The government, in short, rejects any suggestion of failure. Yet, if Gupta and the BJP continue to face limited political fallout, it is largely because of an enfeebled opposition. Despite its 22 seat tally in the Delhi Assembly, the Aam Aadmi Party has struggled to mount any sustained agitation. The raucous protests that once defined its politics have faded. AAP insiders say a large part of the blame for the party’s inability to hold the BJP to account lies with Kejriwal and his aides like Manish Sisodia, Satyendra Jain, Gopal Rai and Atishi, who are now rarely seen in Delhi.

Also read | Delhi cloud seeding fails to produce rain, but govt claims air quality improved

Arvind Kejriwal and Manish Sisodia, who had both lost their seats in the Delhi elections, are now focused on AAP-ruled Punjab, where elections are due next year. In their absence, the responsibility for countering the BJP in Delhi has fallen to Atishi, now Leader of Opposition. “There is hardly any campaign or protest that Atishi has organised against the BJP in the last year. With the exception of (former minister) Saurabh Bhardwaj, who still attacks the BJP regularly, no other senior party leader is raising his voice against the BJP’s failures. The party is totally demoralised,” a former AAP MLA told The Federal.

The Congress, which lost its Delhi stronghold to AAP in 2013 after 15 years in office, remains politically marginalised and organisationally weak.

As such, a government with a decidedly unremarkable first year faces little sustained scrutiny. The BJP continues to project a narrative of “unprecedented progress,” confident that the absence of a combative opposition will blunt accountability.

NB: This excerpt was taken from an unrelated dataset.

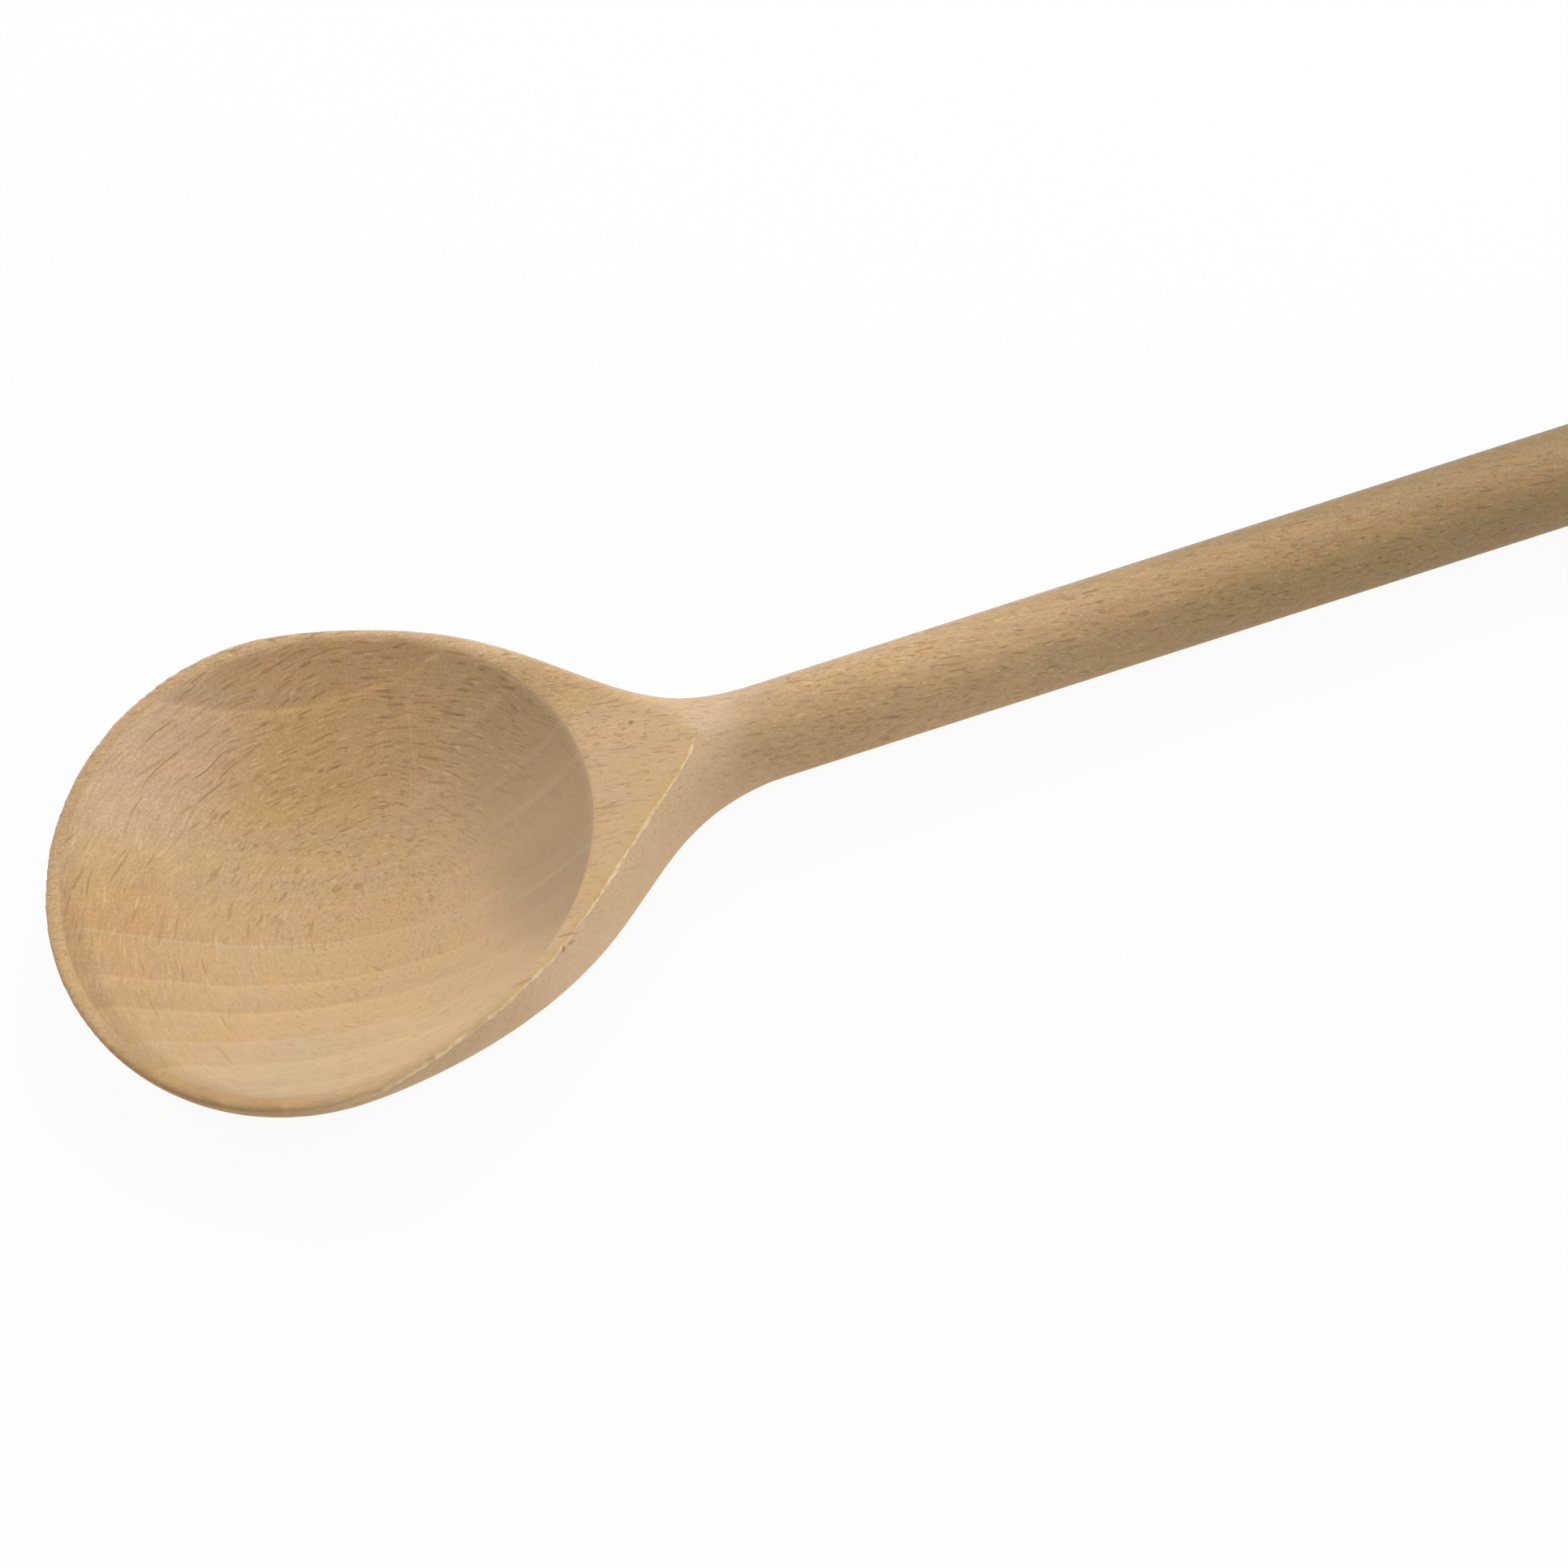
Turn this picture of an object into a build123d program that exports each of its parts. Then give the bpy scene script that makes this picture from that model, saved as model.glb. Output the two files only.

Meanwhile, Delhi’s civic infrastructure continues to crumble, the Yamuna continues to fester; pollution levels spike seasonally and welfare promises await operational clarity.

If there is one clear success Gupta can take credit for, though, it is in her and her party’s keen understanding of optics: relentless visibility and strategic framing of setbacks as inherited burdens. Whether that will remain enough in the years ahead is, however, the more consequential question.